### Entries with model source code
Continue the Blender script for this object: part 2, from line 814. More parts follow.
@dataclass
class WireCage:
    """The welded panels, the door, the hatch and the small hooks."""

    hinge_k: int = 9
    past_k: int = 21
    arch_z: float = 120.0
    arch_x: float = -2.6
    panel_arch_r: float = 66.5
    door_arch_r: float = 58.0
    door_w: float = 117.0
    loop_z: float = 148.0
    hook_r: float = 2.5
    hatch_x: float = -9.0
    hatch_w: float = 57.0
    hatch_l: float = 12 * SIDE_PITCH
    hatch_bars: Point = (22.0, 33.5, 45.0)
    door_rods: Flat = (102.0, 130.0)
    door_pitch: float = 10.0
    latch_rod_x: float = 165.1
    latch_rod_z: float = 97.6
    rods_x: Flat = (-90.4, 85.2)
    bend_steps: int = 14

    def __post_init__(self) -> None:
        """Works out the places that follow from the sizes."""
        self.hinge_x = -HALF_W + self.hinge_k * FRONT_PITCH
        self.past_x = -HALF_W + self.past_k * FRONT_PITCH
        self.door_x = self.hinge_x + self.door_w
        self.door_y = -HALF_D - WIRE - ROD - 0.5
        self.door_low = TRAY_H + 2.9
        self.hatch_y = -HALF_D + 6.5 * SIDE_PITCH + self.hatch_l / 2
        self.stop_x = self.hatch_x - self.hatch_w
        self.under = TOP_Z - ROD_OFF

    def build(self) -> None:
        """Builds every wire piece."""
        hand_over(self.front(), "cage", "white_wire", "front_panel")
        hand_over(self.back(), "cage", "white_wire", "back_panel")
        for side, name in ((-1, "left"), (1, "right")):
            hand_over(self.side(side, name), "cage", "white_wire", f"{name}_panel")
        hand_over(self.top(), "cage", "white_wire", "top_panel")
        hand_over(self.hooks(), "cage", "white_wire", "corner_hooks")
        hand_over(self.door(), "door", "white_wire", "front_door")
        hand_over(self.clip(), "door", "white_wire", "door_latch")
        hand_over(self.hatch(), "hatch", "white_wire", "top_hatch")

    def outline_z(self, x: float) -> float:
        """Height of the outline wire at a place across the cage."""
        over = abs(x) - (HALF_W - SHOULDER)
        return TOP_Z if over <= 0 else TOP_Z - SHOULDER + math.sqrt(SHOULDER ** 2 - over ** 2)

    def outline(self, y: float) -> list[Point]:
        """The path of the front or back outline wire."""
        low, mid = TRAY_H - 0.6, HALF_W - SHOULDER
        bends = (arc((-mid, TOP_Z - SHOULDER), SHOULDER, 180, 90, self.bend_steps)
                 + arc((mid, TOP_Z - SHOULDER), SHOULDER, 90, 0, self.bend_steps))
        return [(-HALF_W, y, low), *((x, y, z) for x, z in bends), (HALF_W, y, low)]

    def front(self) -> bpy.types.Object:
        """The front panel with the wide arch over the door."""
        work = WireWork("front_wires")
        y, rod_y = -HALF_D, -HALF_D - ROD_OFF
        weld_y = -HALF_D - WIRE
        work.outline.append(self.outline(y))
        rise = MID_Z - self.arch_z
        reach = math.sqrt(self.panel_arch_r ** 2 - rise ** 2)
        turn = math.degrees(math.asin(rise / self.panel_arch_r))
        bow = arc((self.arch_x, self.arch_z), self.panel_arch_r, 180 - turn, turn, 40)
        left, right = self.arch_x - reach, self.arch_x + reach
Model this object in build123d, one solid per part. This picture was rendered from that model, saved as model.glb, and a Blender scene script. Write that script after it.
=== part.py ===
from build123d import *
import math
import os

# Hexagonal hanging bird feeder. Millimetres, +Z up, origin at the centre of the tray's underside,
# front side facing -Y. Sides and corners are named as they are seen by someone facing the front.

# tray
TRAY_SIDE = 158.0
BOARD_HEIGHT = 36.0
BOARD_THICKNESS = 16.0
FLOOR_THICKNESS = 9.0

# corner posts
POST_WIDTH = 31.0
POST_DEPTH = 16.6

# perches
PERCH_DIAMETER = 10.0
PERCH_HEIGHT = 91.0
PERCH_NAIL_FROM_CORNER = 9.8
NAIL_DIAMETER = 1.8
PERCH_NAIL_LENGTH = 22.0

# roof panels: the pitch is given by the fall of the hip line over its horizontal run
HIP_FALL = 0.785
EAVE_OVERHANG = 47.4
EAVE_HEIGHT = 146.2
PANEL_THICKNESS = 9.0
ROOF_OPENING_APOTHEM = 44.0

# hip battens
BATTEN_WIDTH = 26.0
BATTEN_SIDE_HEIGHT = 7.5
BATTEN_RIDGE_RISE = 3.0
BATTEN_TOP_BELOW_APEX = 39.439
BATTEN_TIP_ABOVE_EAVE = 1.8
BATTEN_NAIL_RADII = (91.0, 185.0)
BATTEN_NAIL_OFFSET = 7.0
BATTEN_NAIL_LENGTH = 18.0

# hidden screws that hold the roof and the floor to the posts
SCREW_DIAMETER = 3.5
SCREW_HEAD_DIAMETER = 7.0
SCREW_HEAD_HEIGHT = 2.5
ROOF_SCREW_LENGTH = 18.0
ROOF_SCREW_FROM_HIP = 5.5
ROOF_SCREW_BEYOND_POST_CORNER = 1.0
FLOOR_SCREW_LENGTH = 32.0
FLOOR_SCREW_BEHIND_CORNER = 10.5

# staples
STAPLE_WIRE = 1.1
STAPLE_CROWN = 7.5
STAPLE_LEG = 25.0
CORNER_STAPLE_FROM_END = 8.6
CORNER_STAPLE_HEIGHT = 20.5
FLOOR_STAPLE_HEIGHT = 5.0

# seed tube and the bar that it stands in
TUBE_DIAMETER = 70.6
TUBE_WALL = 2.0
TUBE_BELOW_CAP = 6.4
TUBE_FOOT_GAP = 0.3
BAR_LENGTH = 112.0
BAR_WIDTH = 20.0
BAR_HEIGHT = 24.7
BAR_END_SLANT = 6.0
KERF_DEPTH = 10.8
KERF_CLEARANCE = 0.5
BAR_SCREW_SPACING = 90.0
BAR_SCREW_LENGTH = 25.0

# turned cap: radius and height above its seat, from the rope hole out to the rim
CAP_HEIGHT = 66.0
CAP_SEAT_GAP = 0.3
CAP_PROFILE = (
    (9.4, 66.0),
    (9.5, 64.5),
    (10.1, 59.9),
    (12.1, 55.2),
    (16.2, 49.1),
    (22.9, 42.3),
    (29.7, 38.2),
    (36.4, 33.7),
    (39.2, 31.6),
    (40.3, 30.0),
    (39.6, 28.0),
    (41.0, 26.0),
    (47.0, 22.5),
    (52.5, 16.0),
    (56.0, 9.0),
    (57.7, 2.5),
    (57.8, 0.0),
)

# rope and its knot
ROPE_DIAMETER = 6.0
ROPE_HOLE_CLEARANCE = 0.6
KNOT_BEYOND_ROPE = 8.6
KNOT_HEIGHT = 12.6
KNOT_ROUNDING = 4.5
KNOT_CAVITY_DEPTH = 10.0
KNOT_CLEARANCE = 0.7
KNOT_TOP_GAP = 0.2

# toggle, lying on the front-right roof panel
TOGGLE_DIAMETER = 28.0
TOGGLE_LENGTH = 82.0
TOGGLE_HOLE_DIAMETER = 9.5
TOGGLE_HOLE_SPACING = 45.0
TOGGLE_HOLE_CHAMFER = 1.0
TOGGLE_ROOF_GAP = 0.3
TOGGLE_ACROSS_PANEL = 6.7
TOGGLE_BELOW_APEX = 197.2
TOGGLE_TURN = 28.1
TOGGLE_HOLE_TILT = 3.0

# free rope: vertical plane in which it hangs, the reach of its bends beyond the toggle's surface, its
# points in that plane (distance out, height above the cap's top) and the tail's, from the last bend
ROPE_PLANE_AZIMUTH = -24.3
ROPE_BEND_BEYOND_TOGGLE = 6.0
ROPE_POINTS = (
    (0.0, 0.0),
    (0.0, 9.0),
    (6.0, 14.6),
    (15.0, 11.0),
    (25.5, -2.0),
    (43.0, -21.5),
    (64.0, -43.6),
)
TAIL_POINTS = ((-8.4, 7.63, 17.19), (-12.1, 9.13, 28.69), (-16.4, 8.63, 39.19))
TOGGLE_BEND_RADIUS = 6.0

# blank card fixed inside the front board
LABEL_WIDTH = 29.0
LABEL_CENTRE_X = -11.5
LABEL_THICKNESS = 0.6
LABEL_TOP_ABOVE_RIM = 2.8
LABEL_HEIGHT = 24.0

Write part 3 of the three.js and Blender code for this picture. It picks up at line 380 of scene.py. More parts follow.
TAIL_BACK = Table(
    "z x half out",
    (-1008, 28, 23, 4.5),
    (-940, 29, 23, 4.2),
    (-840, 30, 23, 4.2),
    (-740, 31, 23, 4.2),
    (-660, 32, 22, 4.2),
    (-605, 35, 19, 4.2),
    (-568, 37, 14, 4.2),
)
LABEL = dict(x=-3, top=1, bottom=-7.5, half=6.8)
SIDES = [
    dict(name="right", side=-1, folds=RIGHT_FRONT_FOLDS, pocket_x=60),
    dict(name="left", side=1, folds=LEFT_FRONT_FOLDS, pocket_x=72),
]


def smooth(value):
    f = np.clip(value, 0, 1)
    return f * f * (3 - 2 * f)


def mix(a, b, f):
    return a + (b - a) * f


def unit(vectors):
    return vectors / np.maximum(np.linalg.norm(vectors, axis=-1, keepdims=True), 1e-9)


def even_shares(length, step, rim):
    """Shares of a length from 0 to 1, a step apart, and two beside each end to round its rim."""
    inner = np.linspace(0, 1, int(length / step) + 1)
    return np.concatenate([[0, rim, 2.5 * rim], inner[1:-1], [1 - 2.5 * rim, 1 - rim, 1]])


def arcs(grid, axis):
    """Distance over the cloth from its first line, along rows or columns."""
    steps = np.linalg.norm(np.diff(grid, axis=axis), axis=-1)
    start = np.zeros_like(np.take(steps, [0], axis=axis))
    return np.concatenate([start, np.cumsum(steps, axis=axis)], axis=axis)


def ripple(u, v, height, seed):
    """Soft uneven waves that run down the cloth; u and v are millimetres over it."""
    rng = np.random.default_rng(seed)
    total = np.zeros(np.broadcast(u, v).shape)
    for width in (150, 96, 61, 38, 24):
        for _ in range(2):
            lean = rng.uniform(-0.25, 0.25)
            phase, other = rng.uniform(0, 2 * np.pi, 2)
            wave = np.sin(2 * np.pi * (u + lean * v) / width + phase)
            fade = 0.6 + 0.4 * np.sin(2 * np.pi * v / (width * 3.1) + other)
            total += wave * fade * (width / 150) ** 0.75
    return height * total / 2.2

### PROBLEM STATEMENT
In the entries above, identify each line that includes the string "Blender", then copy it.

### SOLUTION FOR THIS TASK
Continue the Blender script for this object: part 2, from line 814. More parts follow.
Model this object in build123d, one solid per part. This picture was rendered from that model, saved as model.glb, and a Blender scene script. Write that script after it.
Write part 3 of the three.js and Blender code for this picture. It picks up at line 380 of scene.py. More parts follow.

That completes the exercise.